I did not just read a profound book.  I did not just watch an inspirational movie.  I did not just listen to a moving song.  I did not just have an epiphany.  I just sat down and realized that life is too short for small things.  This already sounds cliche, but when you get home from work or school and sit down and watch TV, then surf the net, then play some games…are you really spending your precious time wisely?

What is the definition of a waste of time?  Is this wasting time…me blogging?  Is this important enough to be doing right now?  What should I be doing?  If I compare this activity of blogging to something else, does it pale in comparison?  Right now, somewhere in the world, someone is getting a heart-transplant that will keep them alive, while their family waits in the waiting room just hoping and praying that their father or mother will pull through and they will see them again.  Now, blogging certainly sounds like a waste of time.  Should I feel guilty for that?  Anything I type here, while that is going on, is obviously trite, whiny, and a complete waste of time.  there is no other way to look at it, once seeing it in this light.

So what is your legacy? What is my legacy?

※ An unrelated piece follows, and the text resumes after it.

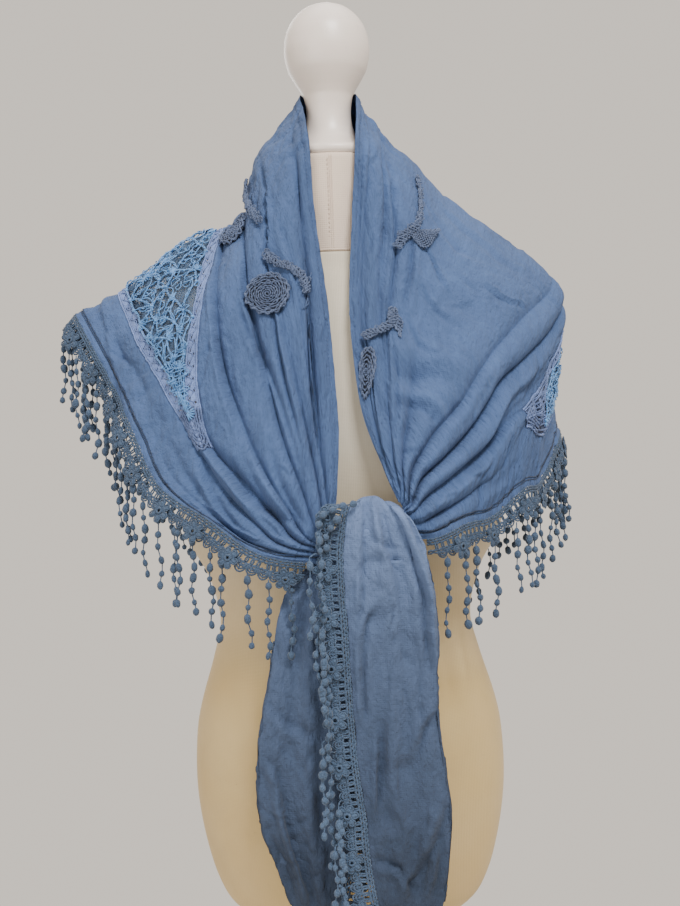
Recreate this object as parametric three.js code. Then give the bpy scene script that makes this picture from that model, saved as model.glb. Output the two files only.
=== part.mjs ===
// Triangle scarf worn round the shoulders of a limbless dress form.
// Millimetres, Z up, the wearer's front faces -Y. The origin is the floor under the form's pole.

import * as THREE from 'three';

// Cloth and lace sizes
const CLOTH_WALL = 1.6;
const HEM_WALL = 2.4;
const SEAM_GAP = 0.45;
const LEAF_TIP_GAP = 0.9;
const TRIM_GAP = 0.6;
const EDGING_WIDTH = 12;
const NET_WALL = 1.4;
const NET_RIB = 4;
const NET_MESHES_ACROSS = 3;
const NET_MESH_LENGTH = 28;

// Crochet trim sizes
const TRIM_WALL = 1.8;
const TRIM_HEADER = 7;
const TRIM_LADDER = 8;
const TRIM_SCALLOP = 9;
const SCALLOP_RISE = 2.5;
const SCALLOPS_EVERY = 2;
const LADDER_PITCH = 24;
const LADDER_BAR_SHARE = 0.42;
const LADDER_BAR_WIDEST = 9;
const STRAND_DROP = 77;
const BOBBLE_RADIUS = 3.3;
const THREAD_RADIUS = 0.8;
const STRAND_SIDES = 3;

// Raised crochet sizes
const APPLIQUE_LIFT = 0.6;
const APPLIQUE_WALL = 2.0;

// Dress form and stand sizes
const POLE_RADIUS = 15;
const POLE_TOP = 241.6;
const BASE_RADIUS = 150;
const BASE_HEIGHT = 14;
const FORM_SIDES = 22;
const BODY_SQUARENESS = 2.3;

const COLOURS = {
  cloth: 0x5f7da5,
  tail: 0x587398,
  net: 0x6aa0cf,
  edging: 0x8498c8,
  cord: 0x55698a,
  trim: 0x536f96,
  jersey: 0xd9cba8,
  canvas: 0xded3bd,
  paint: 0xcfc6ba,
  metal: 0x8d8f92,
};

// The draped cloth. "at" runs from the knot on the wearer's right (-1), up over that shoulder, round the
// back of the neck (0) and down the other side to the knot (1). Each row is one section of the cloth from
// its neck edge to its hem.
const SECTIONS = [
  { at: -1.0, neck: [-9, -146, 661], near: [-11, -150, 653], rise: [-13, -152, 646],
    crown: [-14, -152, 640], fall: [-15, -152, 633], hem: [-17, -150, 627] },
  { at: -0.875, neck: [-4, -138, 700], near: [-16, -151, 673], rise: [-29, -157, 655],
    crown: [-43, -159, 646], fall: [-59, -157, 641], hem: [-77, -152, 639] },
  { at: -0.75, neck: [-1, -120, 761], near: [-22, -140, 715], rise: [-43, -149, 685],
    crown: [-69, -150, 669], fall: [-97, -143, 663], hem: [-129, -134, 674] },
  { at: -0.625, neck: [-6, -96, 859], near: [-29, -121, 786], rise: [-60, -131, 744],
    crown: [-94, -131, 725], fall: [-132, -119, 712], hem: [-176, -102, 706] },
  { at: -0.5, neck: [-17, -62, 966], near: [-42, -88, 890], rise: [-78, -98, 832],
    crown: [-117, -98, 806], fall: [-160, -86, 784], hem: [-205, -68, 764] },
  { at: -0.375, neck: [-21, -50, 1049], near: [-64, -47, 990], rise: [-95, -62, 924],
    crown: [-139, -66, 887], fall: [-187, -52, 851], hem: [-233, -30, 820] },
  { at: -0.25, neck: [-28.5, 3, 1098], near: [-77, 22, 1044], rise: [-99, 28, 982],
    crown: [-152, 30, 956], fall: [-217, 30, 911], hem: [-267, 25, 882] },
  { at: -0.125, neck: [-20.5, 20, 1098], near: [-58, 68, 1026], rise: [-97, 102, 944],
    crown: [-128, 122, 860], fall: [-142, 129, 778], hem: [-147, 125, 698] },
  { at: 0, neck: [0, 28.6, 1098], near: [0, 78, 1020], rise: [0, 112, 920],
    crown: [0, 135, 800], fall: [0, 140, 670], hem: [0, 130, 540] },
  { at: 0.125, neck: [20.5, 20, 1098], near: [62, 68, 1026], rise: [109, 104, 950],
    crown: [153, 120, 868], fall: [170, 125, 788], hem: [178, 120, 710] },
  { at: 0.25, neck: [28.5, 3, 1098], near: [69, 22, 1052], rise: [145, 32, 979],
    crown: [232, 25, 899], fall: [224, 30, 805], hem: [228, 30, 749] },
  { at: 0.375, neck: [26, -48, 1049], near: [66, -46, 987], rise: [120, -62, 922],
    crown: [209, -35, 869], fall: [210, -38, 776], hem: [199, -52, 697] },
  { at: 0.5, neck: [20, -62, 964], near: [44, -86, 892], rise: [83, -103, 845],
    crown: [144, -98, 820], fall: [180, -80, 766], hem: [178, -84, 690] },
  { at: 0.625, neck: [14, -94, 868], near: [37, -117, 812], rise: [66, -131, 780],
    crown: [112, -128, 759], fall: [145, -112, 719], hem: [145, -108, 666] },
  { at: 0.75, neck: [22, -120, 775], near: [40, -137, 748], rise: [58, -149, 726],
    crown: [85, -149, 710], fall: [108, -138, 684], hem: [116, -130, 660] },
  { at: 0.875, neck: [41, -138, 713], near: [49, -149, 700], rise: [60, -157, 688],
    crown: [72, -158, 679], fall: [83, -155, 665], hem: [90, -148, 650] },
  { at: 1.0, neck: [52, -146, 686], near: [53, -149, 682], rise: [55, -152, 676],
    crown: [57, -154, 670], fall: [60, -154, 661], hem: [63, -150, 647] },
];
const LANES = ['neck', 'near', 'rise', 'crown', 'fall', 'hem'];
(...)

What will I leave behind? What mark will I make? We are asked these things by authority figures during our childhood that we get it in our heads that “making a mark” or being remembered for something noble and important is a requirement before dying.  So many people lie on their deathbed wondering about what is the most important.  The most common answers obviously are: Family, relationships, love, appreciating life, making the best of opportunities and other cliche answers you might expect me to type here.  But again, I get back to the question of what is our legacy? As individuals, as families, as a nation, as a human race?  does having a legacy even matter? Does making a mark even make a difference if in 100 years nobody will remember your name except your great-great-great grand child who is giving an interview in his 90s to his grand-daughter for a school project that will be heard by 1st graders.  If your legacy falls on deaf ears, no matter how you live your life, and you are forgotten in less than 100 years anyway, then why does a legacy matter?  If someone goes out and “makes a difference” in the world, but it is forgotten and affects nobody 10-15+ years after the fact, then it seems to me that we must define the word “difference”

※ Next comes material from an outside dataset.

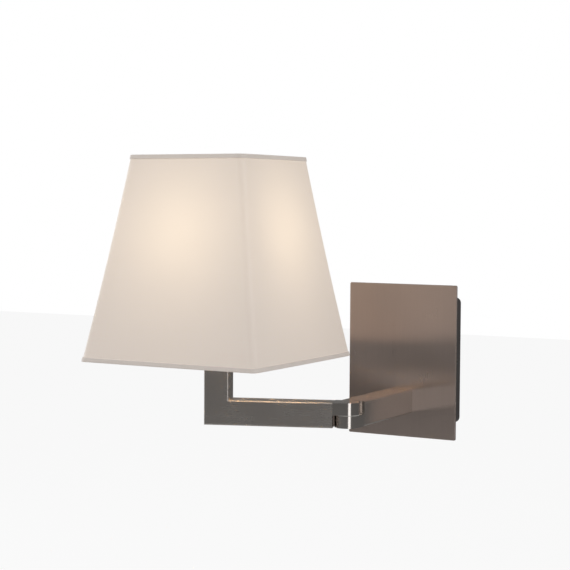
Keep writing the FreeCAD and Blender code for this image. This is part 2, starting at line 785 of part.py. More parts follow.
def bulb():
    """Standard pear bulb: screw cap, glass envelope, glass stem and four light sticks."""
    foot = "(post_top + cup_height + holder_floor + contact_height)"
    cap_top = foot + " + bulb_cap_height"
    cap = turned_body("bulb_cap", [
        ("0", foot), ("bulb_tip_radius", foot),
        ("bulb_tip_radius + bulb_tip_flare", foot + " + bulb_tip_height/2"),
        ("bulb_cap_radius", foot + " + bulb_tip_height"), ("bulb_cap_radius", cap_top), ("0", cap_top)])
    keep(cap, "bulb_cap", POST_PLACE)
    start, radius = value(cap_top), value("bulb_radius")
    centre, sweep = value(foot) + value("bulb_length") - radius, value("bulb_neck_sweep")

    def envelope(inset):
        """Solid pear of the outer shape, drawn in by an inset."""
        round_radius = radius - inset
        neck = value("bulb_neck") - inset
        swing = -math.radians(value("bulb_shoulder_angle"))
        shoulder = Vector(round_radius * math.cos(swing), 0, centre + round_radius * math.sin(swing))
        base, tip = Vector(neck, 0, start), Vector(0, 0, centre + round_radius)
        curve = Part.BezierCurve()
        slope = Vector(-math.sin(swing), 0, math.cos(swing))
        curve.setPoles([base, base + Vector(0, 0, sweep), shoulder - slope * sweep, shoulder])
        dome = Part.Arc(shoulder, Vector(round_radius, 0, centre), tip)
        floor = Vector(0, 0, start)
        edges = [Part.makeLine(floor, base), curve.toShape(), dome.toShape(), Part.makeLine(tip, floor)]
        face = Part.Face(Part.Wire(edges))
        return face.revolve(Vector(), Vector(0, 0, 1), 360)

    keep(coded(envelope(0.0).cut(envelope(value("bulb_wall")))), "bulb_glass", POST_PLACE)
    stem = turned_body("bulb_stem", [
        ("0", cap_top), ("stem_radius*2", cap_top), ("stem_radius", cap_top + " + stem_height/2"),
        ("stem_radius*0.6", cap_top + " + stem_height"), ("0", cap_top + " + stem_height")])
    keep(stem, "bulb_stem", POST_PLACE)
    sticks = []
    for turn in (45, 135, 225, 315):
        lean = Vector(value("filament_ring") * math.cos(math.radians(turn)),
                      value("filament_ring") * math.sin(math.radians(turn)),
                      value(cap_top + " + stem_height - filament_drop"))
        sticks.append(Part.makeCylinder(value("filament_radius"), value("filament_length"), lean))
    keep(coded(Part.makeCompound(sticks)), "bulb_filaments", POST_PLACE)


# ---------------------------------------------------------------- shade


def rounded_square(side, bend, level):
    """A level square wire with round corners about the vertical axis."""
    half = side / 2
    edges = []
    flat = half - bend
    for turn in range(4):
        spin = Rotation(Vector(0, 0, 1), 90 * turn)
        begin, finish = Vector(half, -flat, level), Vector(half, flat, level)
        corner = Vector(flat + bend / math.sqrt(2), flat + bend / math.sqrt(2), level)
        after = Vector(flat, half, level)
        edges.append(Part.makeLine(spin.multVec(begin), spin.multVec(finish)))
        edges.append(Part.Arc(*[spin.multVec(point) for point in (finish, corner, after)]).toShape())
    return Part.Wire(edges)


def shade_side(level):
    """The shade's outer width at a height above its lower rim."""
    share = level / value("shade_height")
    return value("shade_bottom") + share * (value("shade_top") - value("shade_bottom"))


def shade_shell(low, high, outset, thickness):
    """A tapered square shell between two heights, standing out from the shade's outer face."""
    lift, corner = value("shade_lift"), value("shade_corner")

    def solid(offset):
        rings = []
        for level in (low, high):
            side = shade_side(level) + 2 * offset
            rings.append(rounded_square(side, corner + offset, lift + level))
        return Part.makeLoft(rings, True, True)

    return solid(outset).cut(solid(outset - thickness))


def frame_ring(level):
    """Bent wire square that lies just inside the cloth at a height above the lower rim."""
    side = shade_side(level) - 2 * value("wire_inset")
    path = rounded_square(side, value("wire_bend"), value("shade_lift") + level)
    first = path.Edges[0]
    start = first.valueAt((first.FirstParameter + first.LastParameter) / 2)
    straight, upright = path.Edges[0].Length, Vector(0, 0, 1)
    solids = []
    for turn in range(4):
        spin = Rotation(Vector(0, 0, 1), 90 * turn)
        begin = spin.multVec(Vector(start.x, -straight / 2, start.z))
        along = spin.multVec(Vector(0, 1, 0))
        solids.append(Part.makeCylinder(value("wire_radius"), straight, begin, along))
        bend = Part.makeTorus(value("wire_bend"), value("wire_radius"), Vector(), upright, 0, 360, 90)
        bend.rotate(Vector(), upright, 90 * turn)
        bend.translate(spin.multVec(Vector(straight / 2, straight / 2, start.z)))
        solids.append(bend)
    return solids[0].fuse(solids[1:]).removeSplitter()


def strut(begin, finish):
    return Part.makeCylinder(value("wire_radius"), begin.distanceToPoint(finish), begin, finish - begin)


def shade():
    """Cloth, two rims of tape, two wire squares, four corner wires and the spider."""
    height, trim = value("shade_height"), value("trim_height")
    keep(coded(shade_shell(0, height, 0.0, value("shade_cloth"))), "shade_cover", SHADE_PLACE)
    for label, low in (("shade_bottom_trim", 0.0), ("shade_top_trim", height - trim)):
        tape = shade_shell(low, low + trim, value("trim_thick"), value("trim_thick"))
        keep(coded(tape), label, SHADE_PLACE)
    rest = value("wire_radius") + value("wire_gap")
    levels = {"shade_bottom_wire": rest, "shade_top_wire": height - rest}
    rings = {label: frame_ring(level) for label, level in levels.items()}
    for label, ring in rings.items():
        keep(coded(ring), label, SHADE_PLACE)
    ends = []
    for level in levels.values():
        half = shade_side(level) / 2 - value("wire_inset") - value("wire_bend") * (1 - math.sqrt(0.5))
        ends.append(Vector(half, half, value("shade_lift") + level))
    uprights = []
    for turn in range(4):
        spin = Rotation(Vector(0, 0, 1), 90 * turn)
        wire = strut(spin.multVec(ends[0]), spin.multVec(ends[1]))
        uprights.append(wire.cut(list(rings.values())).Solids[0])
    keep(coded(Part.makeCompound(uprights)), "shade_corner_wires", SHADE_PLACE)
    seat = value("ring_place + ring_height + spider_gap/2")
    outer, bore = value("spider_ring_radius"), value("holder_radius + spider_bore_gap")
    hub = Part.makeCylinder(outer, value("spider_thick"), Vector(0, 0, seat))
    middle = seat + value("spider_thick") / 2
    rim = shade_side(levels["shade_bottom_wire"]) / 2 - value("wire_inset")
    spokes, bite = [], value("spoke_bite")
    for turn in range(4):
        spin = Rotation(Vector(0, 0, 1), 90 * turn)
        begin = spin.multVec(Vector(outer + bite, 0, middle))
        finish = spin.multVec(Vector(rim, 0, value("shade_lift") + levels["shade_bottom_wire"]))
        tongue = spin.multVec(Vector(bore + bite, 0, middle))
        spokes.append(strut(begin, finish))
        spokes.append(Part.makeCylinder(value("spider_thick") / 2, (begin - tongue).Length, tongue,
                                        begin - tongue))
    spider = hub.fuse(spokes).cut(Part.makeCylinder(bore, 4 * value("spider_thick"),
                                                    Vector(0, 0, seat - value("spider_thick"))))
    spider = spider.cut([rings["shade_bottom_wire"]])
    keep(coded(max(spider.Solids, key=lambda solid: solid.Volume)), "shade_spider", SHADE_PLACE)


# ---------------------------------------------------------------- leads


def rounded_run(points, radii):
    """Straight runs through points, joined by tangent arcs."""
    edges, begin = [], points[0]
    for index in range(1, len(points) - 1):
        corner = points[index]
        back = (points[index - 1] - corner).normalize()
        ahead = (points[index + 1] - corner).normalize()
        half_turn = (math.pi - back.getAngle(ahead)) / 2
        setback = radii[index - 1] * math.tan(half_turn)
        enter, leave = corner + back * setback, corner + ahead * setback
        centre_way = (back + ahead).normalize()
        middle = corner + centre_way * (radii[index - 1] / math.cos(half_turn) - radii[index - 1])
        edges.append(Part.makeLine(begin, enter))
        edges.append(Part.Arc(enter, middle, leave).toShape())
        begin = leave
    edges.append(Part.makeLine(begin, points[-1]))
    return Part.Wire(edges)


def lead_pair(points, radii):
    """Two insulated cores that mirror each other across the arm's middle plane."""
    cores = []
    for side in (-1, 1):
        route = [Vector(side * point.x, point.y, point.z) for point in points]
        path = rounded_run(route, radii)
        profile = Part.Wire(Part.makeCircle(value("lead_radius"), route[0], route[1] - route[0]))
        core = path.makePipeShell([profile], True, True)
        expected = math.pi * value("lead_radius") ** 2 * path.Length
        if abs(core.Volume - expected) > 0.02 * expected:
            raise RuntimeError("a lead's volume is not its section times its length")
        cores.append(core)
    return coded(Part.makeCompound(cores))


def leads():
    """Leads from the terminal block to the pivot, and from the pivot to the lampholder."""
    level, apart = value("lead_level"), value("lead_pitch") / 2
    plug, bend = value("tube_end") + value("knuckle_plug"), value("pivot_bend")
    side = value("pivot_depth - bracket_thick - block_depth/2")
    foot = value("arm_drop + block_rise - block_height/2")
    spread, top = value("block_pitch"), value("post_top + cup_height - lead_stub")
    low, high = plug + value("lead_rise_start"), plug + value("lead_rise_end")
    gather, turn = value("lead_gather"), value("block_bend")
    tube, post = value("tube_bend"), value("post_bend")
    rear = [Vector(spread, side, foot), Vector(spread, side, foot - value("lead_straight")),
            Vector(apart, side, foot - gather), Vector(apart, side, 0), Vector(apart, high, 0),
            Vector(apart, low, -level), Vector(apart, 0, -level), Vector(apart, 0, 0)]
    keep(lead_pair(rear, [turn, turn, post, tube, tube, bend]), "rear_leads", REAR_PLACE)
    reach = value("front_reach")
    front = [Vector(apart, 0, 0), Vector(apart, 0, level), Vector(apart, low, level),
             Vector(apart, high, 0), Vector(apart, reach, 0), Vector(apart, reach, top)]
    keep(lead_pair(front, [bend, tube, tube, post]), "front_leads", FRONT_PLACE)


# ---------------------------------------------------------------- build and write

wall_bracket()
cable_grommet()
wall_box()
front_plate()
plate_fixings()
side_screws()
wiring()
arm_fixing()
rear_arm()
elbow()
front_arm()
post_end()
lampholder()
bulb()
shade()
leads()
doc.recompute()

failed = [item.Label for item in doc.Objects if "Invalid" in item.State or "Error" in item.State]
failed += [item.Label for item in SUBPARTS if item.Shape.isNull() or not item.Shape.isValid()]
if failed:
    raise RuntimeError("failed: " + ", ".join(failed))
for item in SUBPARTS:
    item.Shape.exportStep("parts/%s.step" % item.Label)
print("wrote %d sub-parts" % len(SUBPARTS))
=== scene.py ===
"""A wall lamp with an arm that swings at its elbow and a square tapered cloth shade.

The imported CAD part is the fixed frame. This script gives its pieces their finishes, makes the cloth, the
hems, the threads and the grips finer than the frame has them, and sets the studio round the lamp.
"""

import logging
import math
from dataclasses import dataclass, field
from enum import Enum

import bpy
from mathutils import Euler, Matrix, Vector


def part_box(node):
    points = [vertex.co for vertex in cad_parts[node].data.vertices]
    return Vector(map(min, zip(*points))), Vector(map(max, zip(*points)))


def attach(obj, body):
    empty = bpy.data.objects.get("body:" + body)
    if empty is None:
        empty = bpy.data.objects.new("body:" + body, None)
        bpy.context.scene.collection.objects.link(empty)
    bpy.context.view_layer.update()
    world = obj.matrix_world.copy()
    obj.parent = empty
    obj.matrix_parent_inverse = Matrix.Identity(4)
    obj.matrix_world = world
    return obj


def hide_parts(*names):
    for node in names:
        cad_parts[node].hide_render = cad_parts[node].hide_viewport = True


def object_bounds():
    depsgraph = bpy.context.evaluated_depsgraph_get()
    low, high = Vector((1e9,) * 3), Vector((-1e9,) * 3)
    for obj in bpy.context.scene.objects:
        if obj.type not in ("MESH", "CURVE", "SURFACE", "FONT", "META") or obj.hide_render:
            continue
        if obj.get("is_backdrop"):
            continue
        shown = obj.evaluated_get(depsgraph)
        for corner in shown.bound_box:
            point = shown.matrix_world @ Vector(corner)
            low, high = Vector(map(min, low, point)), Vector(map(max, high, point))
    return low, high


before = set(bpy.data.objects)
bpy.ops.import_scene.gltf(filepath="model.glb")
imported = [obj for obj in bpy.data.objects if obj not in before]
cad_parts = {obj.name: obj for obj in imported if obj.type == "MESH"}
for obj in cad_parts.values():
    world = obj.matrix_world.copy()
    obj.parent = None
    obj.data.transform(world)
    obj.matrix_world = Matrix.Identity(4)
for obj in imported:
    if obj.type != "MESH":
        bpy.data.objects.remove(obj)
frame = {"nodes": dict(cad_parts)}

MM = 0.001
Colour = tuple[float, float, float]
Point = tuple[float, float, float]
BRASS: Colour = (0.72, 0.53, 0.25)
ZINC: Colour = (0.60, 0.62, 0.66)

log = logging.getLogger("wall_lamp")


# ---------------------------------------------------------------- node trees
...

For example, if a doctor treats patients, and those patients are forgotten as well within 100 years, then what “difference” is the doctor making in the life of anyone except to put a temporary smile on the faces of the patient’s relatives, only to be washed away a few years later by a natural death?

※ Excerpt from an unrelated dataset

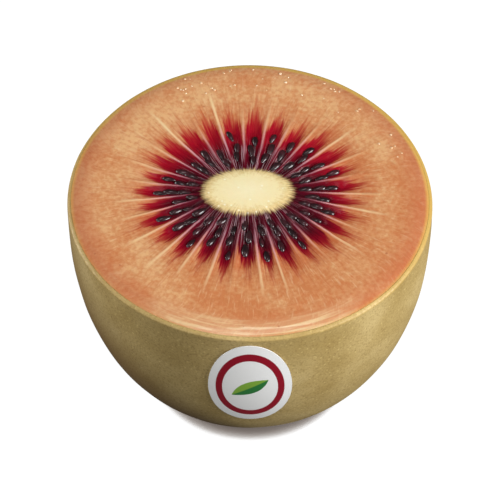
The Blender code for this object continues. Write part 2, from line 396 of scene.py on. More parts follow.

Now, this really does seem trite in light of my earlier comparison.

It seems that the phrase ”making a difference” would be more accurately described as:  ”leaving more than the typical temporary mark that lasts only a few seconds, but rather yours lasts 50-100 years, THEN you are forgotten”

This blog will be forgotten in much less time than that.  What difference is this making, even if it makes YOU think harder and differently about this entire situation, it still amounts to nothing when we’re just bones in the dirt in a time when this site won’t even exist anymore.

One’s legacy is like soup.  It enters your body in liquid form, passes through a series of trials and obstacles until it comes out the same in the end, only slightly altered by it’s temporary environment, yet ultimately forgettable and inconsequential.  Think about it.  Or don’t.  It won’t change anything.